Understanding Tuning Parameters

Understanding Tuning Parameters

I'm trying to understand how to tune a controller. The one I have is PI. I've searched some videos online where it talks about getting the Process Gain, as opposed to the Controller Gain. Is there a way for me to determine the Process Gain without messing with the Controller Gain? Or is there any advice on what I need to do to figure this out?

My confusion is coming from using graphical methods to determine the Process Gain, Dead Time, and Process Time Constant. Do I set the Controller Gain to 0 and see what happens, then get those values from there? Or do I attempt to modify the Controller Gain until I see constant oscillations and call that the Process Gain, then use a correlation for that to get my "true" Controller Gain? Any advice is appreciated, thanks!

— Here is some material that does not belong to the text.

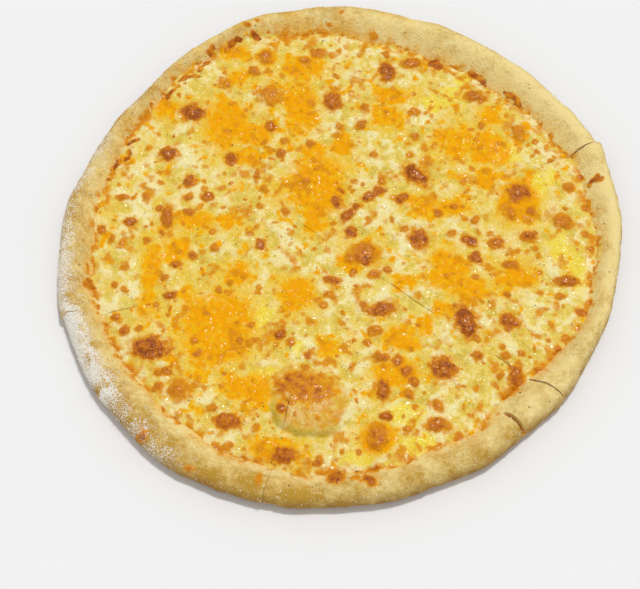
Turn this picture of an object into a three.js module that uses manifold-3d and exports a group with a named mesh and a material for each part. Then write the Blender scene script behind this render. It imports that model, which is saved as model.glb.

RE: Understanding Tuning Parameters

Some modern PID controllers have lots of tuning and configuration settings that might be included with yours. Could you post a link or list what controller you are using? Also what is the type of process you are controlling? Otherwise, I will harken back to my experience from 35 years ago of tuning processes. If it really is just a PI controller, then you need to only worry about Proportional band or gain(P), and integral(I). The integral term is often referred to as reset. Most controllers also include derivative action (D) but you do not mention that.
A small proportional band will yield a quick response to increase in the error signal (process value PV - setpoint SP), as will a large gain value. They function inversely but are actually derived differently. Gain is simply a multiplier like the volume knob on an amplifier, where proportional band is a range about SP where the controller output is proportional to the error within. As a rule, neither of those parameters will allow you to maintain a steady process at SP, particularly in a process that has a loss like heating, because an error must be present to generate an output. The integral component is used to periodically add to the controller output to always push the control value CV more toward the direction needed to achieve SP.
Depending on your process, it is usually pretty easy to tune using only PB/gain and Integral. You need to research your device to determine what the constants mean. Determine if the controller uses proportional band or gain. Usually the integral term is defined in seconds per reset but might be resets per minute or something else. Select a value for proportional band/ gain that achieves nearly the SP in an acceptable period of time. Depending on the process, I would normally like to start where the PV approaches SP quickly and maybe overshoots just a little, the settles down to a value somewhere near the SP. It's usually okay if there is a little bit of oscillation (ring)that should disappear after maybe 4 or 5 cycles. Then add the integral constant to bring your PV to SP.
To answer your questions directly;
1- I'd say you don't really need to worry about the process gain unless you are trying to devise tuning parameters using a formula that came with the controller. Process gain is a characteristic of the process that you won't change by tuning.
2- If you set gain to zero, nothing will happen as the controller output is derived in part by multiplying the error signal by the gain. If your controller works on proportional band, then setting that to zero might be akin to multiplying by infinity. There's a little more to it than that, so don't come back and tell me it didn't work exactly like that.

Brad Waybright

The more you know, the more you know you don't know.